On the whole, hypertension is a global burden. According to the Centers for Disease Control and Prevention (2016), 32% of American adults or about 75 million people have high blood pressure. One in three American adults has prehypertension that is characterized by slightly increased blood pressure. The situation is dangerous because only 54% of people with hypertension can manage their condition and take medication to control the disease (Centers for Disease Control and Prevention, 2016). Moreover, hypertension was a primary or contributing cause of death for over 410,000 American citizens in 2014. In addition, researchers claim that hypertension prevalence is not likely to decrease. On the contrary, the estimated increase in the period from 2008 to 2025 is 10% (Poulter, Prabhakaran, & Caulfield, 2015).
Possible Risks for the Patient
While hypertension is a dangerous condition by itself, it also increases the risks of hypertensive patients developing other undesirable conditions. The major risks faced by patients with high blood pressure are those for coronary heart disease, stroke, and cardiovascular mortality (Fuchs, 2018). Other risks that are frequently reported among patients with high blood pressure are hypertensive cardiomyopathy, heart failure, aortic syndromes, chronic kidney disease, dementia, diabetes mellitus, etc. According to the patient’s lipid panel, the patient is at risk of cardiovascular complications due to low HDL cholesterol levels (Jewel, 2017). At the same time, LDL cholesterol levels are almost twice higher than the desirable norm, which increases the risk of heart disease. Finally, the level of triglycerides is extremely high. With 1000 mg/dl it exceeds the normal level of less than 150 mg/dl more than six times thus increasing the risk for pancreatitis. The patient receives Glucophage for type II diabetes mellitus, which is usually prescribed in overweight patients who fail to provide glycemic control through dietary management and exercise.

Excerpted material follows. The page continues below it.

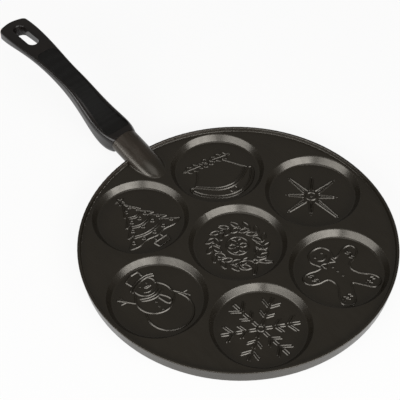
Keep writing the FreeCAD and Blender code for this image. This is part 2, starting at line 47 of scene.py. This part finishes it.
def placeCamera(view):
    turn, height, roll = (math.radians(view[word]) for word in ("turn", "height", "roll"))
    back = np.array([math.sin(turn) * math.cos(height), -math.cos(turn) * math.cos(height), math.sin(height)])
    right = np.array([math.cos(turn), math.sin(turn), 0.0])
    up = np.cross(back, right)
    spin = np.array([[math.cos(roll), math.sin(roll), 0], [-math.sin(roll), math.cos(roll), 0], [0, 0, 1]])
    axes = spin @ np.array([right, up, back])
    spot = np.array(view["target"]) + back * view["distance"]
    lens = bpy.data.cameras.new("photoCamera")
    lens.sensor_width = 36.0
    lens.lens = view["focalPixels"] * lens.sensor_width / view["imagePixels"]
    lens.shift_x = -view["halfPixel"] / view["imagePixels"]
    lens.shift_y = view["halfPixel"] / view["imagePixels"]
    lens.clip_start = 0.01
    holder = bpy.data.objects.new("photoCamera", lens)
    scene.collection.objects.link(holder)
    place = Matrix([list(row) for row in axes.T]).to_4x4()
    place.translation = Vector(spot)
    holder.matrix_world = place
    scene.camera = holder
    return back


towardCamera = placeCamera(cameraView)
print("camera placed")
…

Interpretation of HbA1c Laboratory Value
The value of Glycosylated Hemoglobin (HbA1c) indicates if a person has diabetes. The revealed 7% mean that the average blood sugar of the patient is 152 mg/dl. Considering the fact that the normal range for the level of A1c hemoglobin is between 4% and 5.6%, the patient has an increased blood glucose level. Levels of 6.5% and higher are considered to be the results of abnormal body function and the indicators of diabetes. Therefore, this test proves that the patient has diabetes as it is stated in her history.
To summarizing, it should be mentioned that the patient is at high risk for serious heart problems. In addition to already diagnosed diabetes and primary hypertension, the patient has been recently diagnosed with chronic bronchitis. Moreover, the patient is suspected of heart failure that can be a result of her health problems. Still, the majority of conditions are caused by her lifestyle. Long-term smoking, the lack of a healthy diet, and probably poor activity led to obesity and chronic bronchitis, which increase the risks for developing more serious heart problems.
Fayyaz, J. (2018). Web.
Centers for Disease Control and Prevention. (2016). High blood pressure fact sheet. Web.
Fuchs, F. D. (2018). Essentials of hypertension. The 120/80 paradigm. Cham, Switzerland: Springer.
Jewel, T. (2017). Health Line. Web.
Poulter, N., Prabhakaran, D., & Caulfield, M. (2015). The Lancet, 386(9995), 801-812. Web.